Catherine the Great, an admirer of the French Enlightenment, transformed her empire between 1762 and 1796 from a patchwork of territories, each with its own privileges, into a centralised state that relied on administrative uniformity and common laws. The empress carefully dismantled the institutions of the Hetmanate, including its military regiments, and even wanted 'to eradicate the hetmans from memory'. She regarded the nobility as the vanguard of the Russian nation, and that nation as the leading force of the empire. During her reign the ideal of unity between the Orthodox and the empire was firmly established. But the partitions of the Polish-Lithuanian Commonwealth between Prussia, Austria and Russia undermined that unity.
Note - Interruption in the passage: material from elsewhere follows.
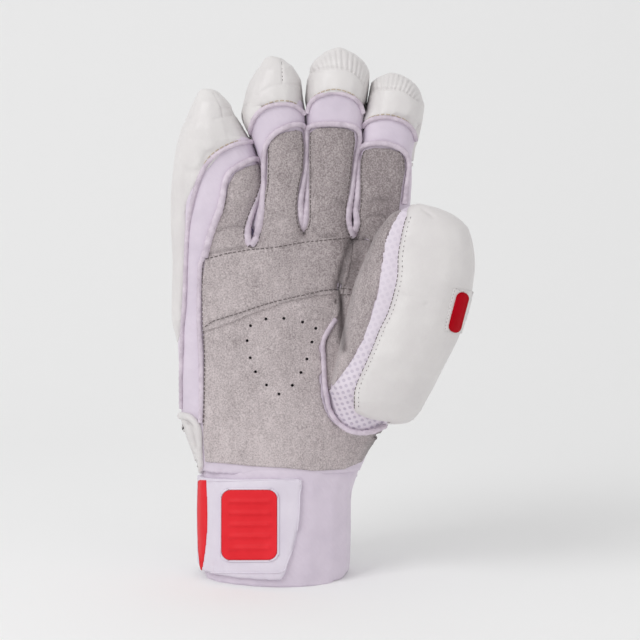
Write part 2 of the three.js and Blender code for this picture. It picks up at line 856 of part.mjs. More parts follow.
const patch_centre = [-0.122 * hand_width, strap_foot + strap_height / 2];
const stripe_outline = [
  [-0.42, 0.93],
  [-0.318, 0.93],
  [-0.309, 0.62],
  [-0.33, 0.3],
  [-0.355, 0.16],
  [-0.42, 0.16],
].map(([across, up]) => [across * hand_width, up * cuff_height]);
const on_strap = 2 * gap + strap_thick;
add(
  "strap_stripe",
  layer_on(cuff, on_strap, trim_thick).intersect(prism(stripe_outline, in_front, 0)),
  red_rubber,
);
const corners = [
  [-1, -1],
  [1, -1],
  [1, 1],
  [-1, 1],
].flatMap(([across, up]) =>
  [0, 1, 2].map((i) => {
    const turn = Math.atan2(up, across) + ((i - 1) * Math.PI) / 4;
    return [
      patch_centre[0] + across * (patch_width / 2 - patch_corner) + patch_corner * Math.cos(turn),
      patch_centre[1] + up * (patch_height / 2 - patch_corner) + patch_corner * Math.sin(turn),
    ];
  }),
);
const patch_zone = prism(corners, in_front, 0);
const rib_count = 5;
const ribs = Array.from({ length: rib_count }, (unused, i) => {
  const z = patch_centre[1] + ((i - (rib_count - 1) / 2) * patch_height) / (rib_count + 1);
  return prism(tilted_box([patch_centre[0], z], patch_width * 0.72, patch_rib, 0), in_front, 0);
});
add(
  "strap_patch",
  layer_on(cuff, on_strap, trim_thick)
    .intersect(patch_zone)
    .add(layer_on(cuff, on_strap, 2 * trim_thick).intersect(joined(ribs))),
  red_rubber,
);

// The bound edge of the slit where the hand opens at the wrist
const tab_outline = drawn([
  [-0.458, 0.299],
  [-0.426, 0.308],
  [-0.386, 0.301],
  [-0.355, 0.29],
  [-0.336, 0.277],
  [-0.333, 0.246],
  [-0.323, 0.215],
  [-0.35, 0.215],
  [-0.359, 0.241],
  [-0.373, 0.267],
  [-0.391, 0.283],
  [-0.427, 0.293],
]);
add("side_tab", layer_on(hand, gap, trim_thick).intersect(prism(tab_outline, in_front, 0)), leather);

const bounds = new THREE.Box3().setFromObject(glove);
const centre = bounds.getCenter(new THREE.Vector3());
glove.position.set(-centre.x, -centre.y, 0);

export default glove;
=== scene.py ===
# A right-hand cricket batting glove, standing on its cuff with the palm towards the camera.
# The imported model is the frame. Each soft piece is remade here over the solid that holds its place.
import math

import bmesh
import bpy
import numpy as np
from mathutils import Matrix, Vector
from mathutils.bvhtree import BVHTree
from mathutils.geometry import intersect_point_line


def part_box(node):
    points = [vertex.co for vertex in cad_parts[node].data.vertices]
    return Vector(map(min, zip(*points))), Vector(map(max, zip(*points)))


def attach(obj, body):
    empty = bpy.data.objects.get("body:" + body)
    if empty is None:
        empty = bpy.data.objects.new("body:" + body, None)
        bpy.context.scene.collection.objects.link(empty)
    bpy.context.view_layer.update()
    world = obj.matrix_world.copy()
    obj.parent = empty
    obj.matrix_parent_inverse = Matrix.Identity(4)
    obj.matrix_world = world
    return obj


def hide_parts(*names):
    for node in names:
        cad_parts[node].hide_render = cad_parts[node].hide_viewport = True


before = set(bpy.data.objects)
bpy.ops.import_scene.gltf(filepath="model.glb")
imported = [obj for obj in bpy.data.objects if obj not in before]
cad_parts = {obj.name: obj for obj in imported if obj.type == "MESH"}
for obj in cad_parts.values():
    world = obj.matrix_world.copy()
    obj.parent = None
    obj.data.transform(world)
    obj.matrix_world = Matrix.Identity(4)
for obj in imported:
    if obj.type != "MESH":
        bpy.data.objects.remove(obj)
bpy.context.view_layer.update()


# Camera and studio.
# The photograph looks at the palm from about a metre away, at the height of the fingertips and a
# little down. The floor and the wall behind are one pale sweep, lit softly from the upper left.
MM = 0.001
cuff_low, cuff_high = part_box("cuff")
CENTRE_X = cuff_low[0] + 38.9 * MM
CENTRE_Y = (cuff_low[1] + cuff_high[1]) / 2
IMAGE_SIDE = 640
CAMERA_AWAY = 1100 * MM
CAMERA_HEIGHT = 250 * MM
PIXEL_SIZE = 0.5 * MM
PITCH = math.radians(6.3)
SENSOR = 36.0
AIM_X = 21.2 * MM
SWEEP_COLOUR = "F6F6F6"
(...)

Russia took two-third of Poland's territories and there came millions of Catholic Poles and of Unionates (Eastern Christians under the Church of Rome) among her new subjects.

 

 

  After the French Revolution resonated violently in the failed Polish revolts against the enlightened despots, Catherine changed her ideas about the unity of the empire. She now justified her conquests not only with strategic or historic arguments but also in ethnic terms. She stated that the Orthodox population of the Commonwealth (in Ukraine and Belarus) belonged to the same tribe as the Russians and had no fraternal feelings towards the Poles. The empress dismissed efforts to convert non-Slavs to Orthodoxy but for the East-Slavic dissidents of the Unionate Church she started a campaign for their forcible conversion to the faith of their 'fathers and forefathers'. Catherine never accepted ethnicity as the main defining feature of her most loyal subjects but her depiction of them as people of the same Russian tribe laid the foundation for a superior Russian identity in the next century.